* Start Provided data *

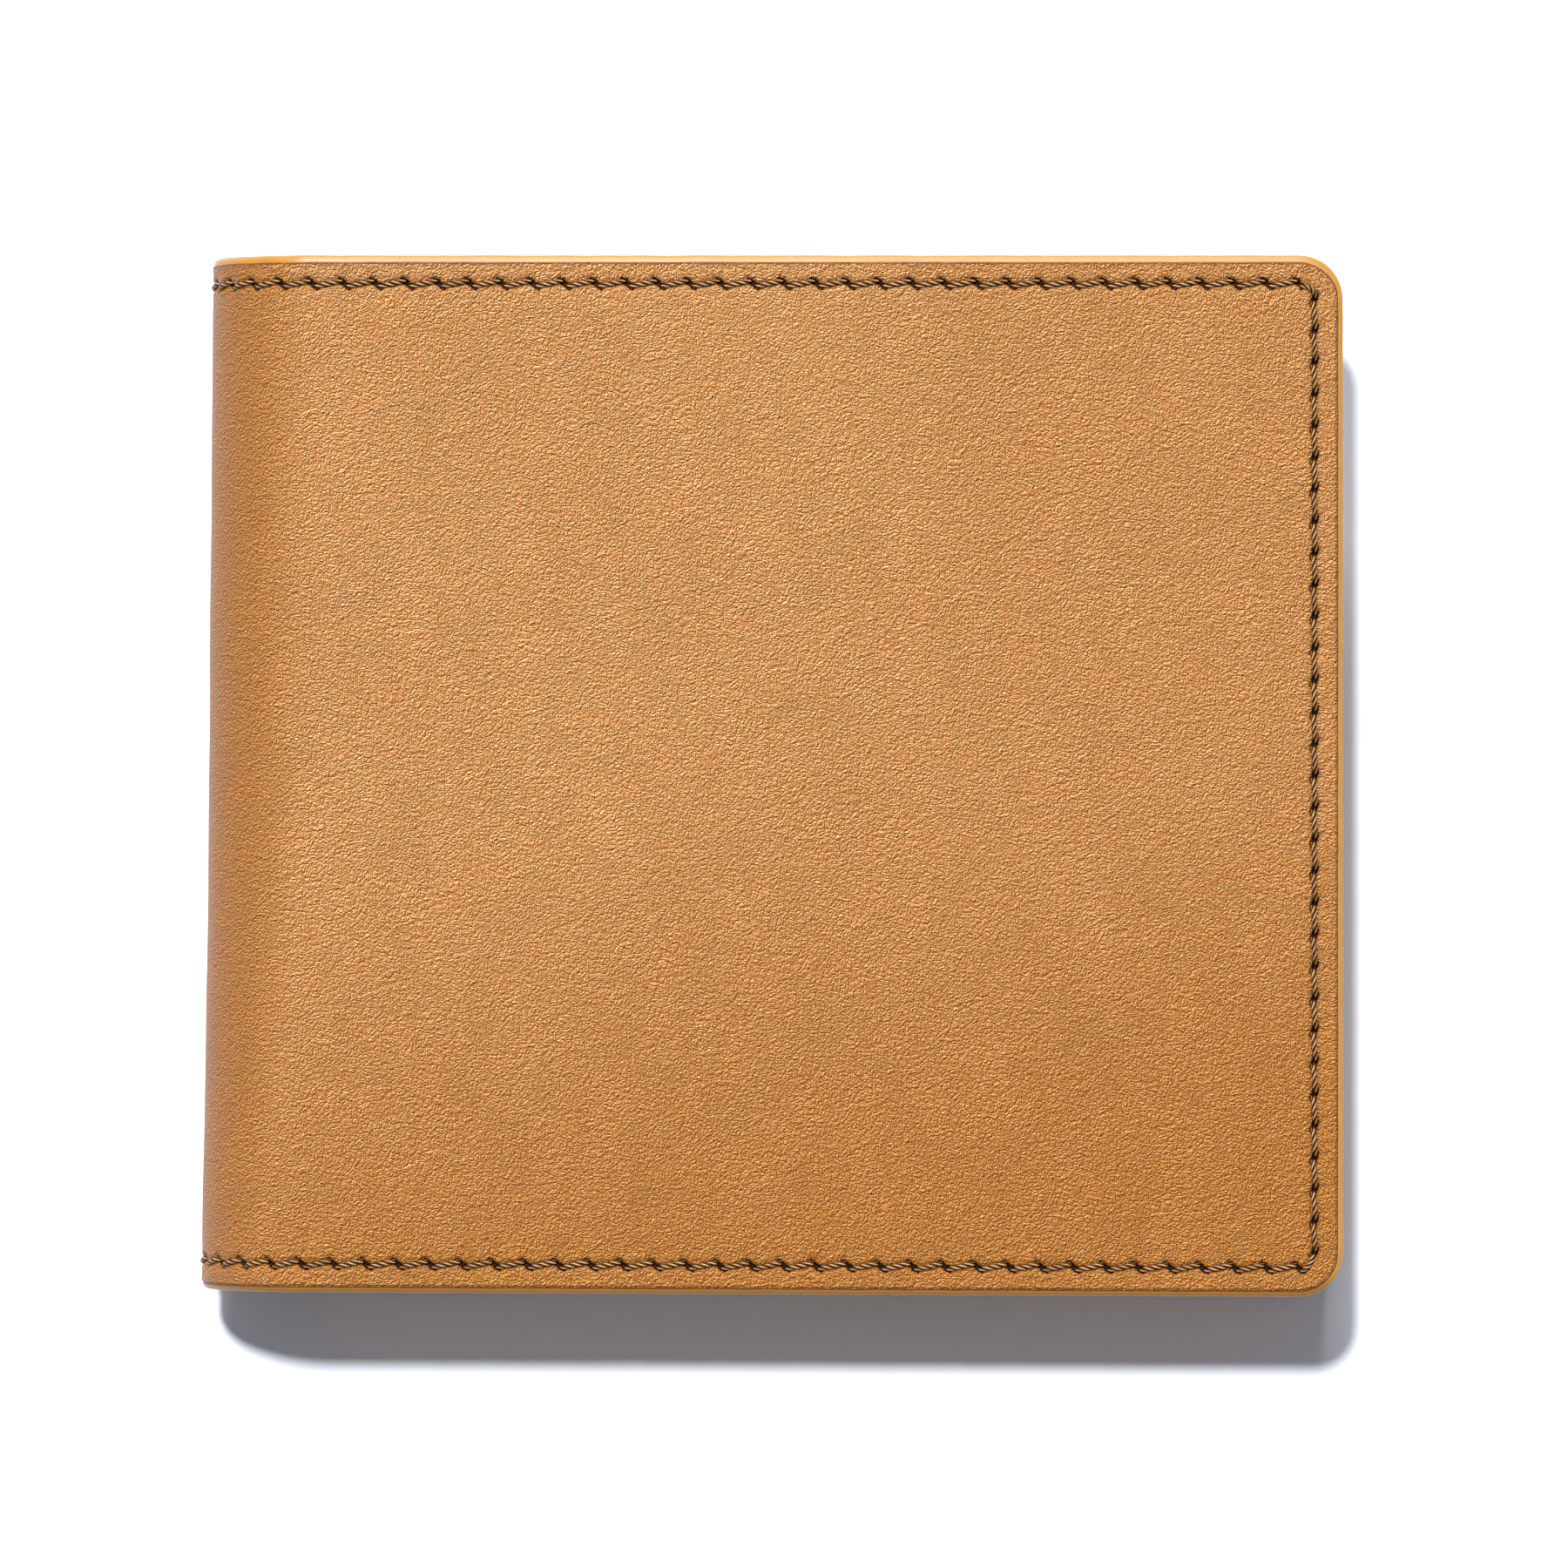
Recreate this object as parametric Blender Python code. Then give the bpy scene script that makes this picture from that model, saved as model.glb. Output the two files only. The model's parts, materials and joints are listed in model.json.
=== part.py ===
"""A leather bifold wallet, closed and lying on its back cover, for Blender 4.5.

Metres, +Z up. The fold runs along Y on the -X side, the free edges face +X, and the note
compartment opens towards +Y. The origin is on the table, under the middle of the closed wallet.
The back half stays still. The front half opens about the spine, which is a chain of narrow
strips that turn by equal angles. Each fold line lies just outside the leather, where the flat
planes that touch two neighbouring strips meet, so the strips part as the wallet opens.
"""

import math

import bmesh
import bpy
from mathutils import Vector

MM = 0.001

# Driving dimensions
WIDTH = 110 * MM
HEIGHT = 100 * MM
THICKNESS = 20 * MM
CORNER = 4.2 * MM
FOLDS = 6

# The layers of one half, as depths below its outer face
COVER = (0.0, 1.3 * MM)
LINING = (1.6 * MM, 1.95 * MM)
NOTE_WALL = (3.15 * MM, 3.65 * MM)
CARD_GAP = 0.85 * MM
POCKET_LEATHER = 0.5 * MM
POCKETS = 4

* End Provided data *

## Job
Extract all lines containing the word "from".

## Answer below
Recreate this object as parametric Blender Python code. Then give the bpy scene script that makes this picture from that model, saved as model.glb. Output the two files only. The model's parts, materials and joints are listed in model.json.
from mathutils import Vector